If you thought public education was free, Elementary and Middle School should have cured you of that myth.  Now welcome to high school where you might max out your credit card when you go to registration and pay for class fees, yearbook, activity cards and whatever else they can make up to force on your budget.   It can be quite daunting as a newbie high school parent standing in lines that rival Disneyland in the summer (except that there is no fast pass), and reach the front and be handed a computer printout of what you owe.

And sports or cheerleading…well, that’s a whole different ball game.  You will pay out your nose for these (and yes, the school doesn’t mind snot covered cash.  I’ve paid them lots).   If you want your child to get a future athletic scholarship, here’s something to think about.  It costs the same either route you take.  If they do get to a level that can win a scholarship, add up all you’ve paid to competitive clubs, traveling, and high school sports programs over the years, and you’ll find that it just about adds up to four years of tuition.  So get on a risky prepay plan with sports, or pay for college when you get to that point.  It’s your choice.


At least we send our kids into this one KNOWING it’s not free.  Nothing from preschool on has been, but they pretended it was (although your wallet’s pretty empty from that free education).   Welcome to college—where TRUTH prevails.  Nothing’s free here, but at least we know it.  Now you get to reserve the U-haul again (you haven’t  had to do this since Back-To-School night in elementary).  Everything has come full circle in the Circle of Life. 

Now stop wasting your time reading this blog.  Those high-strung elementary moms are on top of it and might book up all the trailers if you don’t snap to it and call U-haul quick.  You don’t want to have to squish all your college kid’s belongings in that little Mazda of yours, do you?


***Photos courtesy of Stock.xchng

18 thoughts on “Circle of Life (aka Back to School)

  1. Oh dear.

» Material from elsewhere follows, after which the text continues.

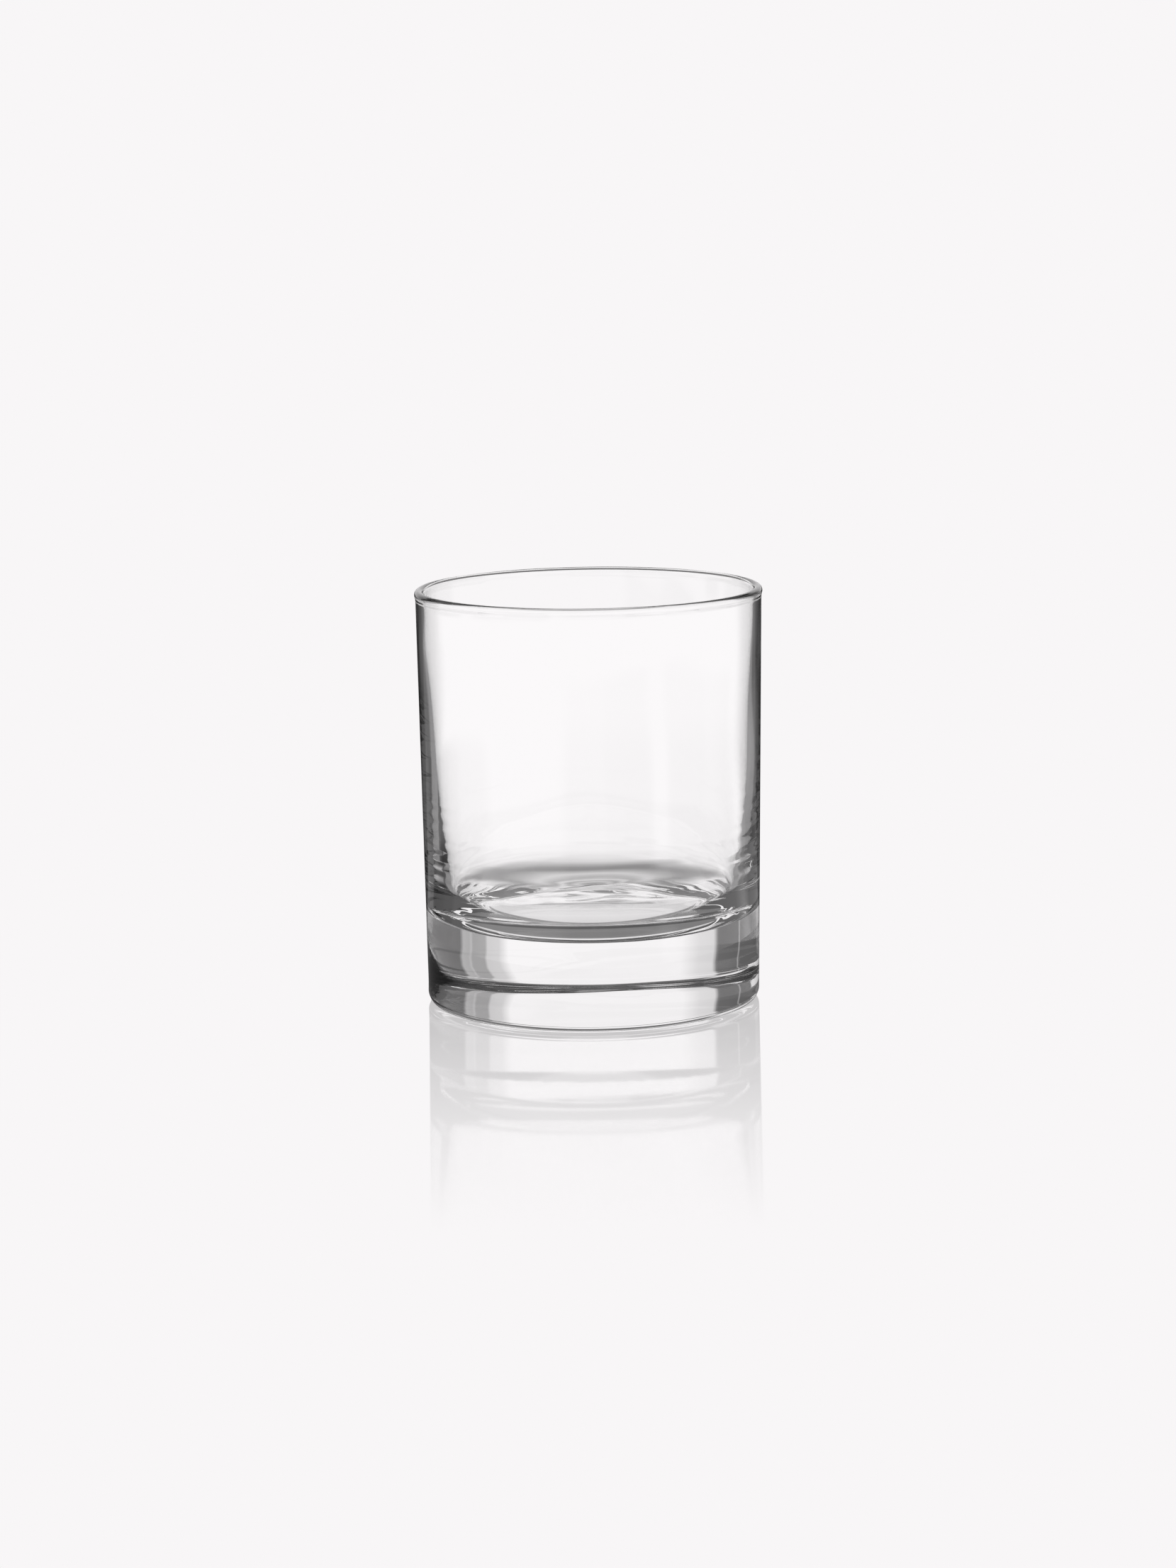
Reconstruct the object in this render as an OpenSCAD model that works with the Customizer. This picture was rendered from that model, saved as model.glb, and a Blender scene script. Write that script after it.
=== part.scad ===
// Whiskey tumbler: one piece of clear glass, a straight thin-rimmed wall on a heavy solid base.
// Sizes are in millimetres. +Z is up, and the origin is the centre of the plane it stands on.

/* [Outside] */
// Outside diameter of the wall just under the rim
mouth_d = 79; // [74:0.5:84]
// Outside diameter that the wall line reaches at the standing plane
foot_d = 76.5; // [72:0.5:84]
// Overall height
height = 95.5; // [85:0.5:110]
// Radius of the heel, which rounds the wall into the standing ring
heel_r = 2.2; // [1.5:0.1:4]

/* [Underside] */
// Width of the flat ring that the glass stands on
standing_ring_w = 3; // [1.5:0.5:6]
// Rise of the shallow hollow inside the standing ring
push_up = 0.8; // [0.4:0.1:2]

/* [Rim] */
// Radius of the rounded bead along the rim
bead_r = 1.1; // [0.9:0.05:1.5]
// How far the bead stands out from the wall
bead_proud = 0.25; // [0.1:0.05:0.5]
// Radius of the fillet that runs the wall into the bead
notch_r = 4; // [1:0.5:6]

/* [Cavity] */
// Thickness of the solid base under the middle of the cavity
base_t = 17.8; // [12:0.1:26]
// Rise of the cavity floor from its middle to the start of the corner
floor_dish = 0.6; // [0.2:0.1:1.5]
// Radius of the corner between the cavity floor and the wall
corner_r = 12; // [5:0.5:14]
// Cavity diameter where the wall meets the corner
cavity_low_d = 66.8; // [62:0.2:70]
// Lean of the cavity wall where it meets the corner, in degrees from upright
low_lean = 6.5; // [4:0.5:8]

/* [Hidden] */

// Steps along each rounded stretch of the profile
arc_steps = 16;
// Steps up the wall of the cavity
wall_steps = 24;
// Facets round the axis in a plain preview
round_fn = 256;

mouth_r = mouth_d / 2;
foot_r = foot_d / 2;
wall_lean = atan((mouth_r - foot_r) / height);

// Heel centre: heel_r above the standing plane and heel_r inside the leaning wall
heel_x = foot_r + heel_r * tan(wall_lean) - heel_r / cos(wall_lean);
hollow_r = heel_x - standing_ring_w;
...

That brought back memories. I really liked your assessment that college scholarships equal the travel and costs of what it takes to make your kids star athletes. Yikes. The other thing that occurred to me was I remember working during those years so we could afford all of that. How sad. The years I most needed to be home being a mom, I had to work to afford to be a mom. Really good post Char! Great pictures, too! 😉

    • Thanks Gina, especially for the pictures tip. It’s funny how we can get our kids so involved with a million things that we don’t get to enjoy them while they’re home. Life was getting out of control with mine, so when we moved here we made a rule of only 1 sport per season max. They get mad sometimes, because several of their friends will do soccer and cross country at the same time, but life is nicer because they’re not overscheduled.

      • We did that too. Your blog really triggered a notion of my own blog on the topic. If my brain can hold onto the idea long enough I may write on it. With this sieve of a brain, it’s hard to say.

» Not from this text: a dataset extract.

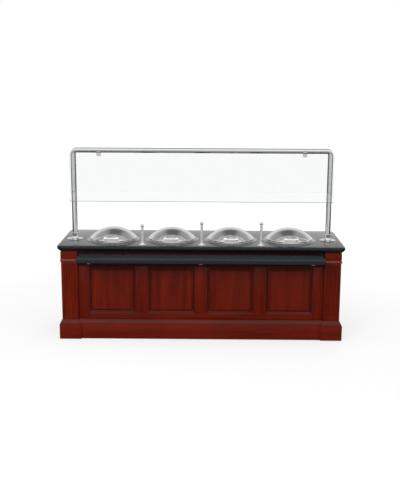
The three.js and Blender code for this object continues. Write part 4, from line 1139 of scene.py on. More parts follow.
class COUNTER_OT_handles(bpy.types.Operator):
    """Turns the grip of each lid's handle and its two arms, and cuts the arms' feet to the dome"""

    bl_idname = "counter.handles"
    bl_label = "Lid handles"

    def execute(self, context):
        arm = self.arm_profile()
        grip = self.grip_profile()
        dome = [(0, LID_BOTTOM), (DOME_EDGE + FIT, LID_BOTTOM)]
        dome += [(radius, dome_height(radius) + FIT) for radius in dome_radii()[::-1]]
        for number in WELL_NUMBERS:
            centre = well_centre(number)
            place = centre + Vector((0, -GRIP_REACH, SKIRT_TOP + GRIP_LIFT))
            at = Matrix.Translation(place) @ Matrix.Rotation(HANDLE_LEAN, 4, "X")
            arms = Shell()
            for side in (-1, 1):
                turned(arms, arm, at @ Matrix.Translation((side * HANDLE_HALF_SPAN, 0, 0)), 32)
            cutter = Shell()
            turned(cutter, dome, Matrix.Translation(centre), CUT_SEGMENTS)
            handle = carved(arms, cutter)
            turned(handle, grip, at @ side_on(), 32)
            name = f"lid_grip_{number}"
            piece(name, handle, [finish("handle")], f"cover_{number}", "chrome", f"lid_handle_{number}")
        return {"FINISHED"}

    def arm_profile(self):
        """An arm with its boss, from its foot up to the grip's axis"""
        boss_top = BOSS_LENGTH - HANDLE_ARM_LENGTH
        arm = [(0, -HANDLE_ARM_LENGTH), (BOSS_RADIUS, -HANDLE_ARM_LENGTH)]
        shoulder = [(BOSS_RADIUS, boss_top - 0.003), (BOSS_RADIUS, boss_top, 0.0015), (0.0098, boss_top)]
        arm += eased(shoulder)[:-1]
        taper = [(radius, boss_top + height) for radius, height in ARM_TAPER]
        return arm + through([*taper, (ARM_END_RADIUS, -0.003)]) + [(ARM_END_RADIUS, 0), (0, 0)]

    def grip_profile(self):
        """The grip from end to end, with a round cap and a groove at each"""
        end = HANDLE_HALF_SPAN + 0.002
        profile = []
        for turn in turns(math.pi / 2, 8):
            profile.append((GRIP_RADIUS * math.sin(turn), end + GRIP_RADIUS * math.cos(turn)))
        return both_sides([*profile, *GRIP_GROOVE])


# Utensil posts

POST_NUMBERS = (1, 2, 3)
POST_BALL_RADIUS = 0.019
POST_FOOT = ((0, 0), (0.0354, 0), (0.036, 0.0006), (0.036, 0.0022))

# The flare and the stem, as (radius, height), and the collar, as (radius, distance under the top, ease)
POST_FLARE = (
    (0.0352, 0.0030), (0.0258, 0.0060), (0.0196, 0.0115), (0.0166, 0.0180), (0.0144, 0.0280),
    (0.0133, 0.0400), (0.0127, 0.0900),
)
POST_STEM_TOP = (0.0120, 0.0540)
POST_COLLAR = (
    (0.0120, 0.0510, 0.0), (0.0142, 0.0500, 0.0008), (0.0142, 0.0450, 0.0008),
    (0.0104, 0.0410, 0.0010), (0.0110, 0.0360, 0.0),
)


class COUNTER_OT_posts(bpy.types.Operator):
    """Turns the utensil posts: a flared foot, a tapering stem and a ball"""

    bl_idname = "counter.posts"
    bl_label = "Utensil posts"

    def execute(self, context):
        for number in POST_NUMBERS:
            low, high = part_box(f"utensil_post_{number}")
            top = high.z - low.z
            profile = list(POST_FOOT)
            profile += through([*POST_FLARE, (POST_STEM_TOP[0], top - POST_STEM_TOP[1])])
            profile += eased([(radius, top - drop, ease) for radius, drop, ease in POST_COLLAR])
            profile += arc((0, top - POST_BALL_RADIUS), POST_BALL_RADIUS, -56, 90, 20)[:-1]
            profile += [(0, top)]
            post = Shell()
            turned(post, profile, Matrix.Translation(((low.x + high.x) / 2, (low.y + high.y) / 2, low.z)))
            piece(f"ball_post_{number}", post, [finish("post")], "cart", "chrome", f"utensil_post_{number}")
        return {"FINISHED"}


# Guard

TUBE_RADIUS = 0.0254
TUBE_WALL = 0.003
TUBE_BEND = 0.030
TUBE_SEGMENTS = 40
LUG_HEIGHT = 1.501
LUG_RADIUS = 0.011
LUG_ROOT = 0.023

# The bell feet, as (radius, height), between their flat foot and their collar
BELL_BORE = TUBE_RADIUS + FIT
BELL_FOOT = ((BELL_BORE, 0), (0.0775, 0), (0.078, 0.0006), (0.078, 0.0034))
BELL_FLARE = (
    (0.0768, 0.0044), (0.070, 0.0066), (0.058, 0.0086), (0.0465, 0.0112), (0.0395, 0.0165),
    (0.0355, 0.0270), (0.0330, 0.0400), (0.0303, 0.0570),
)
BELL_COLLAR = ((0.0298, 0.0620), (0.0290, 0.0638), (BELL_BORE, 0.0640))
BELL_SCREW_CIRCLE = 0.062
BELL_SCREW_HEIGHT = 0.0078
BELL_SCREW_DEGREES = (30, 150, 270)

CLIP_SCREW_HEIGHT = 0.012

# The pane, with its lower edge bent forward by the lip's run along Y and Z
GLASS_THICKNESS = 0.008
GLASS_BEND_HEIGHT = 1.426
GLASS_BEND = 0.024
GLASS_LIP = Vector((0.062, 0.074))
GLASS_EDGE = 0.0008


def guard_path(half_length, foot, top):
    """The tube's centre line as (x, z, degrees towards the outside of the bend)"""
    reach, corner = half_length - TUBE_BEND, top - TUBE_RADIUS - TUBE_BEND
    path = [(-half_length, foot, 180)]
    for side, start in ((-1, 180), (1, 90)):
        for step in range(11):
            degrees = start - 9 * step
            angle = math.radians(degrees)
            x = side * reach + TUBE_BEND * math.cos(angle)
            path.append((x, corner + TUBE_BEND * math.sin(angle), degrees))
    return path + [(half_length, foot, 0)]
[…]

  2. I laughed when you talked about school supplies, because while we were getting our kids’ supplies, I said to my husband, “When did all this happen? Back when we were in school, it was a couple notebooks, some looseleaf paper, and a binder.” Now they need fancy calculators, tissue boxes, etc., etc.

    “the school doesn’t mind snot covered cash”—ha ha–isn’t that the truth?!

    • It’s gotten way too complicated. When I taught a year in Utah, we just asked for a straight donation from each child. I wish schools here would do that. It would save my legs from walking up and down a million store aisles looking for Ticonderoga pencils.

  3. I haven’t had to deal with middle school costs yet–but I will next year. And yes, you’re right, it isn’t free. Supplying the classrooms with batteries, paper towels, tennis balls, Clorox, tissues, dry-erase markers, hand sanitizer, games for rainy days, art supplies–on top of what you have to get for your own child, and we end up spending a few hundred dollars per child per year.

    This does not include all of the volunteering parents do which costs the school nothing but costs the parents loads of time (which translates to money) and often, actual money, depending on what their volunteer duties are.

    And then the schools go and cut the budgets anyway. I don’t get it.

    • High school cost me a fortune–but not as much as last year with my 2nd. She took lots of art classes that were expensive. Having been a teacher, I know why they get crazy and ask for so much…if they don’t, with the sorry budgets, teachers have to pay for those things themselves. Still, as a parent…I hate it.

  4. I’m lucky I won’t have to get school supplies until my kids are in 3rd grade (I think…) but the school still begs for supplies during the whole school year, no matter what kids bring it at the beginning. You should have mentioned all the fundraisers happening every month, especially during school hours. And then teachers complain there’s not enough time to teach! I think if parents fought back about some of these supplies, schools would stop asking for them. Yes, some things are needed but when I see what’s on the list sometimes (e.g. a specific pair of sneakers for Phys Ed), it’s out of control.

    • I agree. Definitely they need supplies, but why does it have to be a certain brand of markers, and a certain count and brand of wipes–every detail so nitpicky? It gets frustrating. I haven’t had the sneakers thing yet…but always have to buy short and shirt from the school.

  5. I wonder how many shoes and handbags all this money could have bought over the years….. it astounds me every year what we are asked for… fantastic blog…so true thanks Jan

    • It’s sad to see ’em go! My 2nd leaves me in January. I keep hoping that if I don’t think about it, it won’t happen. Meanwhile, she is biting at the bit to get out of the nest. Wah! Hope your daughter enjoys college.